India’s Union Budget 2026: What It Means for Crypto Taxation and Compliance

The Union Budget for India in 2026, presented by Finance Minister Nirmala Sitharaman, has maintained the existing tax framework for cryptocurrencies, leaving the 30% tax levy and the 1% TDS (Tax Deducted at Source) unchanged. Notably absent from the speech were any specific references to cryptocurrencies or digital assets, which left many industry stakeholders disappointed. These decisions kept in place the prevailing regulatory structure, despite calls from the crypto industry for enhanced clarity and liquidity relief.

Crypto Taxation: Status Quo Remains

In her budget speech, Sitharaman refrained from addressing cryptocurrencies explicitly, which means that Sections 115BBH and 194S of the Income Tax Act continue to govern the taxation of Virtual Digital Assets (VDAs). Under these sections, profits from crypto transactions are taxed at a hefty 30%, with an additional 1% applied at the source. This setup remains stringent, as it does not allow investors to offset losses against gains or claim deductions, except for the original purchase cost. Consequently, the tax burden is felt even during overall loss years, where traders must still pay taxes on profitable transactions, compounding the financial strain.

Compliance Focus Amidst Industry Engagement

Despite extensive consultations with crypto exchanges and reporting firms advocating for a re-evaluation of the tax structure, the budget’s focus was primarily on tightening compliance measures rather than reform. The message was clear: while the government’s intention to regulate was strong, the resolution of existing tax ambiguities will have to wait. Interestingly, new penalty provisions have emerged under Section 509 of the Income-tax Act of 2025, which will impose fines for failure to accurately file crypto-related tax statements, starting April 1, 2026.

Trading Outcomes and Tax Liabilities: Liquidity Challenges

Recent data from the fiscal year 2024-25 highlighted significant disparities between trading outcomes and tax obligations in the crypto sector. According to KoinX’s 2025 report, while nearly 51% of investors reported net gains, an almost equal number incurred losses throughout the year. Taxable capital gains reached ₹3,722 crore, despite total reported net losses of ₹1,178 crore. This means that investors were still paying taxes on ₹180 crore in gains, showcasing the inequity of the current tax framework. Moreover, total TDS collected from crypto transactions was substantial, totaling ₹511.83 crore, with KoinX users alone contributing ₹130.16 crore.

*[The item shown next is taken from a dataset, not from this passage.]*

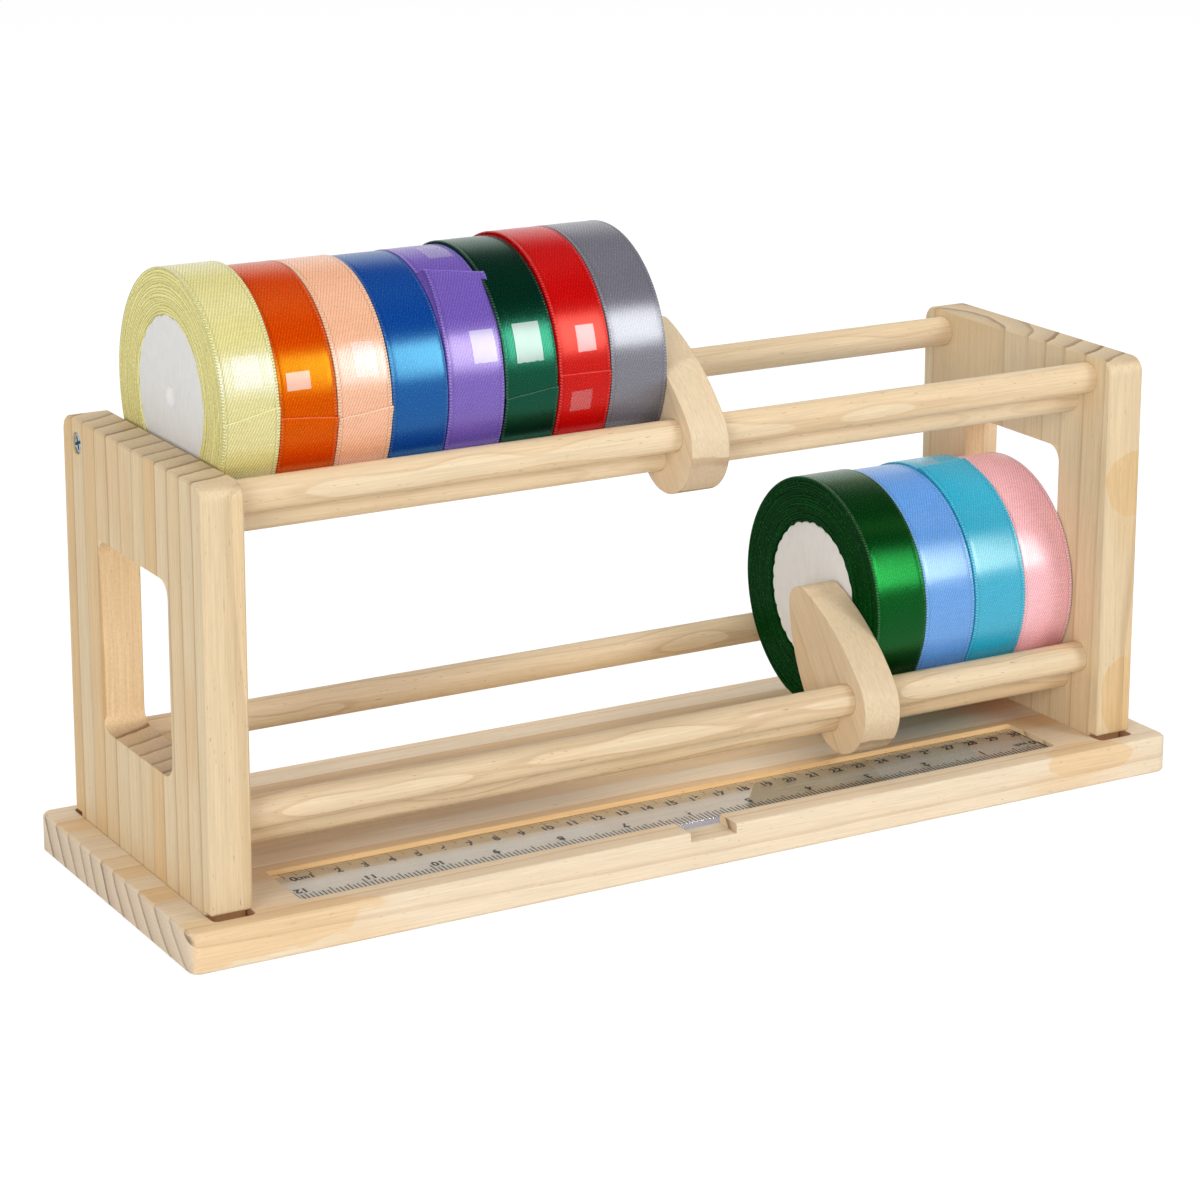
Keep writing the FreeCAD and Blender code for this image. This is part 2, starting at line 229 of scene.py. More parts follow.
def ramp(tree, factor, stops):
    """Grey value along a line of (position, value) stops."""
    made = add(tree, "ValToRGB", {0: factor})
    line = made.color_ramp
    while len(line.elements) < len(stops):
        line.elements.new(0.5)
    for element, (position, value) in zip(line.elements, stops):
        element.position = position
        element.color = (value, value, value, 1)
    return made.outputs[0]


def grey(tree, value):
    """A value as a neutral colour."""
    return add(tree, "CombineColor", {0: value, 1: value, 2: value}).outputs[0]


def speckle(tree, place, scale, detail=2.0, roughness=0.5):
    inputs = {"Vector": place, "Scale": scale, "Detail": detail, "Roughness": roughness}
    return add(tree, "TexNoise", inputs).outputs[0]


def stretch(tree, place, factors):
    return vector_calc(tree, "MULTIPLY", place, factors)


def object_place(tree):
    """Place on a piece, in millimetres."""
    return stretch(tree, add(tree, "TexCoord").outputs["Object"], (1 / MM,) * 3)


def socket_name(key):
    return key.replace("_", " ").title().replace("Ior", "IOR")


def new_material(name, **values):
    """A material and its surface shader, with plain values set on the shader's own sockets."""
    material = bpy.data.materials.new(name)
    material.use_nodes = True
    tree = material.node_tree
    shader = tree.nodes["Principled BSDF"]
    for key, value in values.items():
        socket = shader.inputs[socket_name(key)]
        socket.default_value = (*value, 1) if isinstance(value, (tuple, list)) else value
    return material, tree, shader


def feed(tree, shader, **values):
    """Link values to the shader's own sockets."""
    for key, value in values.items():
        tree.links.new(value, shader.inputs[socket_name(key)])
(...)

Penalties and Regulatory Compliance

While the budget did not usher in changes for crypto taxation, it did impose stricter compliance measures. The penalties for inaccurate reporting can be severe; a fine of ₹200 per day applies for delays, while a ₹50,000 fine is set for inaccurate disclosures. This regulatory tightening mirrors broader trends in capital markets, where share buybacks have faced new capital gains tax impositions. Here, corporate promoters are taxed at 22%, and non-corporate promoters face up to 30%. This creates an atmosphere where the enforcement of compliance is emphasized, leaving crypto stakeholders feeling the pressure.

Strengthening KYC Through New Compliance Measures

In a bid to enhance Know Your Customer (KYC) protocols and improve overall oversight of crypto transactions, India’s Financial Intelligence Unit (FIU) has implemented a series of stringent rules. These include requirements for live selfies, geo-tagging, and bank verification through test transactions for crypto exchanges and service providers. This new layer of compliance highlights the government’s emphasis on monitoring and regulation, although it may also deter some potential investors due to increased scrutiny.

Insights from Industry Executives

Following the budget announcement, industry leaders expressed mixed feelings about the continuity of the current policy landscape. Executives like Edul Patel of Mudrex and Nischal Shetty of WazirX noted the stability this brings, while also stressing the importance of compliance. Ashish Singhal of CoinSwitch emphasized that the penalties could help in formalizing reporting standards, even if this doesn’t resolve the underlying issues of the tax structure. While stability in regulatory frameworks is often beneficial for industry growth, the lack of changes to the tax burden is likely to remain a talking point among stakeholders vying for reform.

In conclusion, India’s Union Budget 2026 has preserved the existing crypto tax framework while introducing stricter compliance measures. The decision not to alter taxation rules has led to widespread concerns among investors, who face a challenging trading environment. It remains to be seen how these regulations will evolve in response to continuous industry engagement and public pressure for reform.